Cada vez que el rey se deja caer por Barcelona, el lazismo reacciona de la misma manera, aunque repartiéndose las tareas entre el gobiernillo (con la colaboración del ayuntamiento), por un lado, y las cofradías indepes, por otro. La performance republicana y antimonárquica es siempre la misma, aunque se va descafeinando con el paso del tiempo, sobre todo entre los lazis no diré más lúcidos, pero sí menos dados a vivir en una realidad paralela según la cual Cataluña ya es un Estado independiente en forma de república al que solo le falta implementar la secesión para integrarse como miembro de pleno derecho en el concierto de las naciones (que es como si yo digo que tengo un Jaguar, pero que solo me falta comprarlo).
Hace unos pocos días, Felipe VI vino a Barcelona para entregar los despachos a los nuevos jueces y reunirse con los prebostes de Foment del Treball. Como de costumbre, los políticos lazis (y Ada Colau, a la que le encanta sobreactuar de republicana), montaron el numerito habitual, que consiste en no recibir al rey como les correspondería, pero apuntarse luego a la cena de turno, como para demostrar que la mala educación y las ganas de comer son perfectamente compatibles. O, más bien, que a su majestad se le puede hacer un feo, pero no dos. Por eso nuestros gobernantes evitan las fotos con el borbón, pero cuando no hay cámaras cerca intercambian con él unas palabritas. Su relación con la monarquía es como la de Bill Clinton con la marihuana: sí, de joven se había fumado más de un canuto, ¡pero nunca se había tragado el humo! Yo diría que ya son todos mayorcitos para incurrir en estas chiquilladas, pero también es verdad que se deben a su público, o a lo que queda de él y que yo diría que cada día es más escaso.
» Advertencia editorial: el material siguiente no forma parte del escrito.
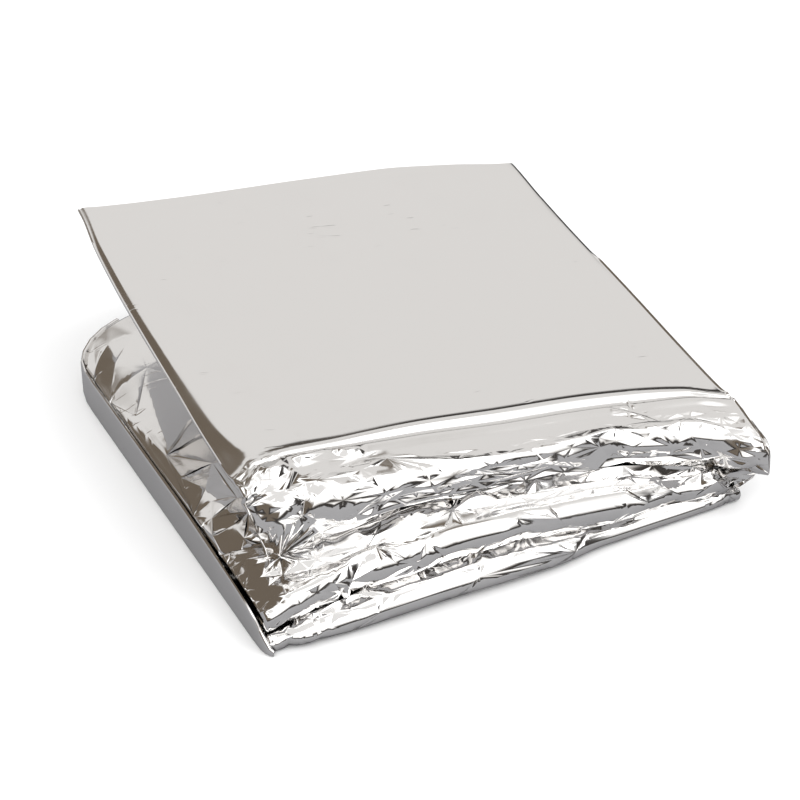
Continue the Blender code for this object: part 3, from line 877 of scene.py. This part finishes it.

Si nos pusiéramos serios, aquí solo habría dos alternativas posibles: o no se hace acto de presencia en los actos barceloneses del monarca, ni se habla con él cuando no hay fotógrafos cerca, ni se apunta uno a zampar con Felipe VI y los plutócratas de Fomento, esos botiflers que siempre tienen la nariz orientada hacia Madrid para oler qué se guisa, o tragas con todos los paripés habidos y por haber, reconoces de una vez que la república catalana ni está ni se la espera y cumples con las obligaciones que te tocan como representante del Estado, por mucho que te creas que presidir la Generalitat o dirigir el Ayuntamiento de Barcelona son actividades que tienen lugar en un país que no es España. Esta actitud modelo “la puntita nada más” empieza a resultar, además de cansina, francamente ridícula (y si no, que se lo digan a Elsa Artadi, quien, tras mucho despotricar, acabó en la cena de Fomento sentada entre uno de Ciutadans y uno de Vox).
Curiosamente, Carles Riera, mandamás de la CUP, parece pensar igual que yo y ya se ha quejado de la actitud genuflexa de los partidos independentistas ante el Rey y esos traidores de Fomento. De nada le sirvió a Aragonès colar en su discurso la inevitable referencia a ese nuevo referéndum que debe celebrarse lo antes posible (él es el primero en no creérselo y al Rey ya le entra el temita por una oreja y le sale por la otra). Riera exige firmeza al Ejecutivo local, mientras éste juega a la puta i la ramoneta, al amagar y no dar y al nadar y guardar la ropa, actividades que Jordi Pujol desarrolló magistralmente durante todos los años que se tiró al frente del terruño.
Riera clama por el fin de las componendas, y yo también, aunque por motivos distintos. Riera cree vivir en la república catalana y yo tengo muy claro que vivo en una comunidad autónoma española y que, por consiguiente, sus gerifaltes deberían aceptar la realidad tal cual es, cumplir con sus obligaciones institucionales y dejar de hacer el ridículo ante cada nueva visita del rey a Barcelona. Que siga la ANC proyectando imágenes invertidas de Felipe VI o diciendo que Cataluña no tiene Rey: pese a las proclamas de Jordi Cuixart, tampoco puede hacer mucho más. Pero los políticos, a pringar. O a plantar cara en serio, como le gustaría a la CUP. Ya entiendo que las medias tintas son lo único que te queda cuando no quieres acabar en el trullo o en el maletero de un coche, pero lo único que consigues así es darle la razón a Mariano Rajoy cuando dice que los indepes ya no hacen nada porque saben cómo se acaba cuando se sacan los pies del tiesto.